Cr Adrian Schrinner said every extra person on a bus or Metro is one less person in a car in peak-hour traffic, which means less congestion, safer roads and shorter travel times for everyone.

Other big movers

Route 107 wasn’t alone in posting impressive numbers. Several other routes recorded significant patronage increases after being redesigned or extended:

The 171, rerouted through Mount Gravatt with higher frequency and longer operating hours, was up 115 per cent. The 205 from Carindale Heights, converted from a peak-only to an all-day service, grew by 97 per cent. The 131 from Parkinson and the 185 from Upper Mount Gravatt — both formed through route mergers — each recorded a 64 per cent increase. The 116, extended to Upper Mount Gravatt, posted a 47 per cent gain.

A bumpier ride for some

Despite the headline numbers, the overhaul has left gaps in coverage that some residents say disadvantage those without access to a car.

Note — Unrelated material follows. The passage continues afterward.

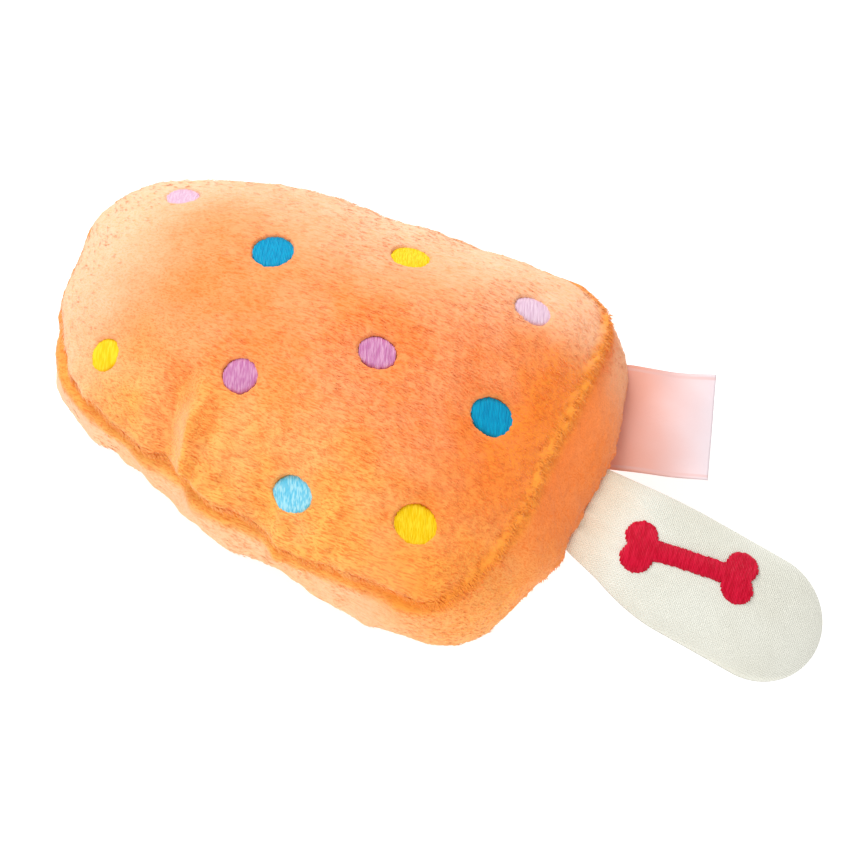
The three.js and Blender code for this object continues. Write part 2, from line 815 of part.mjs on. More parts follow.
function squeakerPlug() {
  const low = plugLow();
  const top = low + plugFlangeThickness + plugBarrelLength;
  const bore = plugBoreDiameter / 2;
  const barrel = plugBarrelDiameter / 2;
  const profile = [
    [bore, low],
    [plugFlangeDiameter / 2, low],
    [plugFlangeDiameter / 2, low + plugFlangeThickness],
    [barrel, low + plugFlangeThickness],
    [barrel, top],
    [bore, top],
    [bore, low],
  ];
  piece("squeaker_plug", turned(profile, bulbSideCount), materials.plug);
}

// The reed's half round seat, pushed into the plug with its open side towards the stick.
function reedChannel() {
  const outer = plugBoreDiameter / 2 - clearance;
  const inner = outer - channelWall;
  const shape = new THREE.Shape()
    .absarc(0, 0, outer, Math.PI / 2, (3 * Math.PI) / 2, false)
    .absarc(0, 0, inner, (3 * Math.PI) / 2, Math.PI / 2, true);
  const channel = new THREE.ExtrudeGeometry(shape, {
    depth: channelLength,
    bevelEnabled: false,
    curveSegments: roundSideCount / 2,
  }).translate(bodyMiddle.x, bodyMiddle.y, plugLow());
  piece("reed_channel", channel, materials.plug);
}

function squeakerReed() {
  const low = plugLow() + plugFlangeThickness + plugBarrelLength - reedSeatDepth;
  const face = bodyMiddle.x + clearance;
  const reed = boxBetween(
    new THREE.Vector3(face, bodyMiddle.y - reedWidth / 2, low),
    new THREE.Vector3(face + reedThickness, bodyMiddle.y + reedWidth / 2, low + reedLength),
  );
  piece("squeaker_reed", reed, materials.plug);
}

frontPanel();
embroideredDots();
embroideryBacking();
gussetStrip();
backPanel();
seamThreads();
closingStitch();
bodyFilling();
squeakerBulb();
squeakerPlug();
reedChannel();
squeakerReed();
stickRootTab();
stickCovers();
stickFilling();
stickSeamThread();
boneMotif();
careLabel();

// The origin is the middle of the toy's footprint, on the floor.
const bounds = new THREE.Box3().setFromObject(toy);
const centre = bounds.getCenter(new THREE.Vector3());
toy.position.set(-centre.x, -centre.y, -bounds.min.z);

export default toy;
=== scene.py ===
"""Dresses the stuffed popsicle dog toy: plush skins, satin-stitch dots, cloth stick, label, squeaker."""

import json
import logging
import math
from collections.abc import Callable
from dataclasses import dataclass
from enum import Enum
from functools import partial

import bpy
import numpy as np
from bpy.types import Material, Mesh, Node, NodeSocket, NodeTree, Object
from mathutils import Matrix, Vector
from mathutils.bvhtree import BVHTree

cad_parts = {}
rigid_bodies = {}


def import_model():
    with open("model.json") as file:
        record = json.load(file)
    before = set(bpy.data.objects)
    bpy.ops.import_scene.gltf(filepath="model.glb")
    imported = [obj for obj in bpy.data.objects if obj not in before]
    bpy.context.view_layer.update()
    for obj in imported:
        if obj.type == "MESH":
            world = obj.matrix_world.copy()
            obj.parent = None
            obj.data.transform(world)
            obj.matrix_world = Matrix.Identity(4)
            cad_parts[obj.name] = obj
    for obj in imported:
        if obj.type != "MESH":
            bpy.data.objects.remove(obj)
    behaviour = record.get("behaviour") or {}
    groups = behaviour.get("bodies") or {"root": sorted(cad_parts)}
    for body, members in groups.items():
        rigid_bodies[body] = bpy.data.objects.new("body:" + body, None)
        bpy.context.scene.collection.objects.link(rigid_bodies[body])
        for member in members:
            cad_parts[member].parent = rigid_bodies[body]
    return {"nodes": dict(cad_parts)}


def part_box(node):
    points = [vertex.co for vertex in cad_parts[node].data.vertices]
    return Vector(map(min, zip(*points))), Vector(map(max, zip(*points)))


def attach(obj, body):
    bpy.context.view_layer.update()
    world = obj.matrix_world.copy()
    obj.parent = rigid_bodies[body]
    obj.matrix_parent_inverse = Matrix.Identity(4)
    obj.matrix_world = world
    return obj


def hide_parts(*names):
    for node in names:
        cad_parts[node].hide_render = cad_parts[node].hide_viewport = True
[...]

One Moorooka resident noted that the 116, while extended to Upper Mount Gravatt, was limited to every 30 minutes during peak hour and ran only hourly on Saturdays, with the last city service at 7pm and no Sunday services at all. They said the changes had left residents who don’t drive worse off, and that nearby routes including the 125 and 110 also fell short, not running late enough to be genuinely useful.


Read: Proposed Changes to New Bus Network Impact Dutton Park State School, Other Schools


About Brisbane’s new bus network

Photo credit: Brisbane Metro

The bus network redesign was one of several significant public transport changes in the past two years. The 50-cent fares were introduced by the state Labor government in August 2024. The first Metro service became permanent in January 2025. The new bus network launched in mid-2025. The Adelaide Street tunnel opened in September 2025.

Brisbane’s bus network moves around 80 million people each year and accounts for more than two-thirds of the city’s public transport.

Whether the gains continue will likely depend on how well the network addresses the gaps that remain.